I have a system running Samba 4 Alpha 11, and I seem to have a corrupted LDB file in my directory. (Probably the result of taking a backup without using tdbbackup). Right now, running tdbbackup on the file produces an error message similar to the following: Failed to insert into DC=WWW,DC=EXAMPLE,DC=COM.ldb.bak.tmp failed to copy DC=WWW,DC=EXAMPLE,DC=COM.ldb If I run ldbsearch -H "DC=WWW,DC=EXAMPLE,DC=COM.ldb" -a > www.example.com.ldif I get a text file containing a text dump of my directory. I can reload this into a new tdb file using ldbadd, but only if I remove the one object called @INDEXLIST. Without removing this object, ldbadd simply hangs, and then eventually dies with the following error: ltdb: tdb(newfile.ldb): tdb_transaction_cancel: no transaction Failed to commit transaction: Failed to store index records in transaction commit: Other So, my question is: am I on the right track in rebuilding this LDB file? I know I should have kept a good backup, but right now I would really like to recover the file, and it seems that all (or most) of my data is still there, if it can only be made accessible. It seems that this should work, but it doesn't seem to be importing any indexes, and if the file is not indexed I fear that performance will not be acceptable (if it even works at all). Any suggestions would be appreciated! ~Daniel -- View this message in context: http://samba.2283325.n4.nabble.com/Samba4-LDAP-LDB-Indexes-tp3075866p3075866.html Sent from the Samba - General mailing list archive at Nabble.com.

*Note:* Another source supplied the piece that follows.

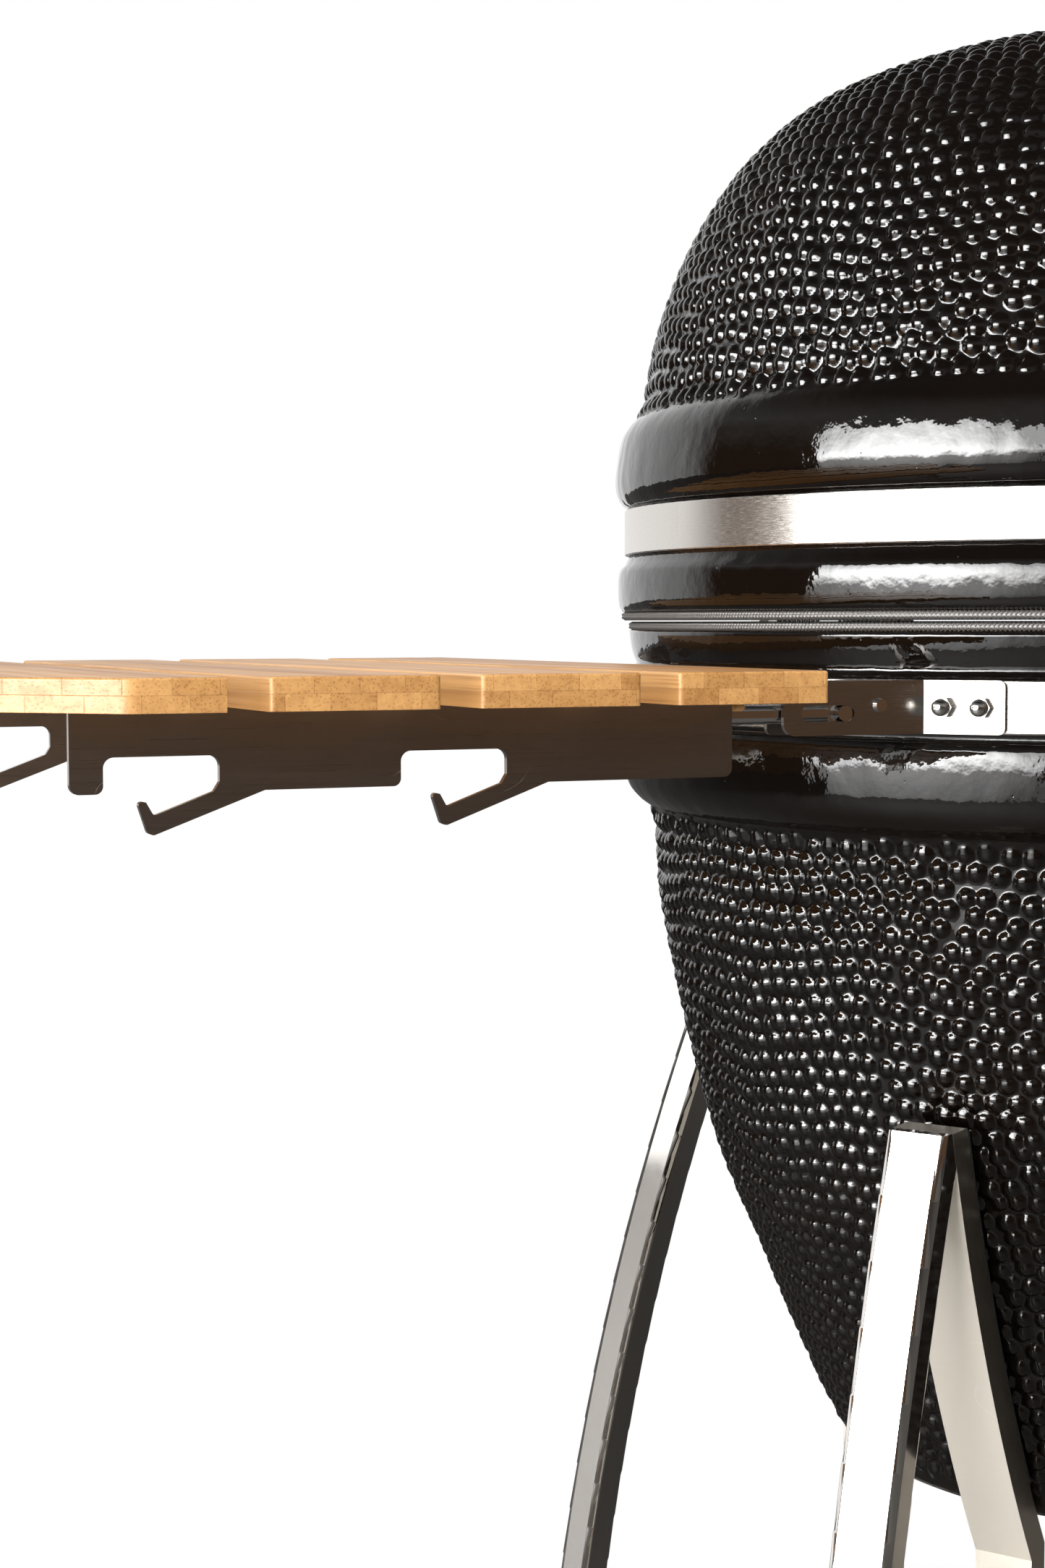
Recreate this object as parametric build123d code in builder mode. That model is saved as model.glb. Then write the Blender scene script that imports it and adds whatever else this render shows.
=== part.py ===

As a quick followup--it seems that the ldbadd command WILL work, if I isolate the @INDEXLIST object and add it first to the newly created ldb file, and then load the remaining ldif. -- View this message in context: http://samba.2283325.n4.nabble.com/Samba4-LDAP-LDB-Indexes-tp3075866p3075890.html Sent from the Samba - General mailing list archive at Nabble.com.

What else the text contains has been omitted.